Using breathing and visualisation techniques, artists Matthew de Kersaint Giraudeau and Hamish MacPherson present a guided meditation for the contemporary work place, taking you from exhaustion to exuberance and beyond.

Followed by

'What do Affects do?'

20 minutes

From call out culture to #metoo, Brexit to Trump, emotions (or affects) drive more and more of our public discourse. Social media and a fast paced culture of news, images and information mean that we experience more affects, and have more opportunities to express them. Are positive affects more powerful than negative ones? Or do negative emotions drive change in ways that positive ones cannot?

In this talk, I will describe what affects are, and how they arise in personal and political contexts. I will talk about the work of the psychologist Silvan Tomkins, and use his ideas to think about the different ways affects drive our behaviour and our culture.

The Bad Vibes Club is a forum for research into negative states. We host lectures & performances, produce original research and release a podcast.

'The Tourist'

Patrick Cole

A new performance work commissioned by MONOMATIC. 

Hosted by Rhubaba Gallery and Studio, Edinburgh.
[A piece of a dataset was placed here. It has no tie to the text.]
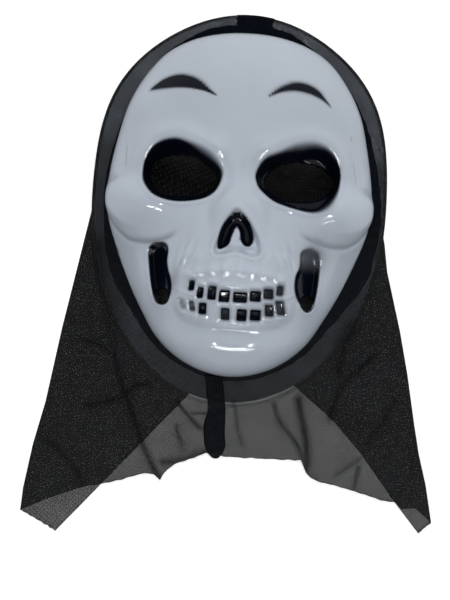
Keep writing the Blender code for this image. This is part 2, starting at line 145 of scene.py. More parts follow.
# Pleats lying in the front layer: route, height, half width, and how many extra layers of cloth they hold,
# spread wider than the fold as painted shade
PLEATS = [
    ([(-97, 18), (-93, -6), (-86, -35), (-80.4, -58), (-75.4, -76.7)], 0.9, 2.6, 0.8),
    ([(-80.4, -58), (-75.4, -76.7), (-68.7, -91.7), (-57.4, -118.7), (-48.7, -135.4), (-43, -143.7)],
     1.8, 1.0, 2.2),
    ([(-103, -49.7), (-92, -52.8), (-86, -56.3), (-80.5, -61)], 1.2, 0.9, 1.3),
    ([(-98, -96.4), (-84, -92.6), (-70, -87), (-65.8, -81), (-56, -78.4)], 1.4, 1.2, 1.6),
    ([(-125.3, -121), (-110, -132.6), (-102, -141.7), (-96.6, -150)], 1.4, 1.2, 1.2),
    ([(-24.3, -96.5), (-13.9, -95.8)], 0.7, 0.5, 1.0),
    ([(-35, -88.5), (-23, -101.2), (-17, -106.6)], 1.3, 0.7, 1.8),
    ([(-34.3, -105.8), (-30.8, -115.2), (-27.5, -122.6)], 1.0, 0.7, 1.1),
    ([(-42, -131.5), (-32.7, -130.6), (-23, -127), (-13, -122.4)], 0.8, 1.1, 1.8),
    ([(84.7, -31), (79, -43.5), (76.6, -61.8)], 1.5, 1.8, 1.5),
    ([(101.8, -48), (81, -69.5), (75, -85), (72.6, -94)], 1.5, 0.9, 1.8),
    ([(116.8, -79), (110.7, -93.7), (99.6, -109.5)], 1.1, 1.0, 0.9),
    ([(50, -82), (52, -92), (55, -102), (58, -119), (57.5, -132)], 2.0, 1.1, 2.4),
    ([(33, -86.6), (37.8, -98.3), (49.6, -111.6), (56, -123)], 1.2, 0.9, 1.3),
    ([(4.9, -86.3), (9, -104), (12.8, -116)], 0.8, 0.9, 0.7),
    ([(94.7, -127), (92.7, -142)], 1.2, 0.7, 1.2),
    ([(95.3, -120.8), (78, -134)], 0.8, 0.9, 0.7),
]
CLOTH_SPACING = 1.1
RIM_RINGS, CLOTH_RINGS = 14, 92
CLOTH_ON_RIM = FLANGE_TOP + 0.45
FRONT_GROUND, BACK_GROUND, FOLD_HEIGHT = 1.8, 0.4, 0.8
# Width of the folded dark edge round the face, by direction in degrees from HUB; at the jaws it is widened as
# painted shade at the foot of the wall
HEM_AND_SHADE_WIDTHS = [(-90, 3.5), (-60, 4), (-40, 6), (-25, 9.5), (-12, 12.5), (0, 10.5), (9, 8.5), (20, 7),
              (35, 5.5), (50, 3.6), (60, 2.4), (72, 3.2), (80, 8), (90, 8.5), (100, 8), (107, 4.5),
              (115, 2.4), (150, 2.2), (172, 3.5), (185, 7.5), (200, 8.8), (215, 6.5), (232, 5), (250, 3.5),
              (270, 3.5)]
# Where glue shows through the gauze on the rim, lightened as a painted sheen: middle and size
GLUE_AND_SHEEN_SPOTS = [(-66, 142, 9), (-45, 158, 8), (-24, 171, 8), (-8, 176, 6), (22, 172, 7), (38, 163, 9),
              (88, 95, 10)]
# Thickness of gauze folded over itself, and the turn of its threads left and right of the seam, in degrees
FOLDED_CLOTH = 0.3
FRONT_TURNS, BACK_TURNS, HEM_TURNS, CROWN_TURNS = (42, 28), (-14, -21), (42, -6), (10, -20)
# The overlap at the crown, from left to right
CROWN_PATCH = (-9.5, 16.5)
# Middle and half width of the gathered seam under the chin, by y
TAB_MIDDLE = [(-126, -5.5), (-121.5, -6.1), (-114, -7), (-100, -7.2), (-95, -6.6), (-83, -7.9), (-68, -10.4)]
TAB_HALF = [(-126, 2.5), (-123.5, 5.2), (-120, 7), (-113, 7.5), (-100, 7.2), (-95, 6.5), (-83, 6.2), (-68, 6)]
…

Thursday 29th November 7pm

MONOMATIC presents ‘The Tourist’, a new commission by Patrick Cole. We find ourselves on holiday- on a beach with Cole.  Theatrical prop like sculptures aid us on a story telling journey that flits between the hilarious and tragic. Cole presents the isolation and loneliness of this space and the odd characters that inhabit it. Through monologue we explore this beach together with Cole as our masked guide pointing to the underbelly, the often out of sight and over looked.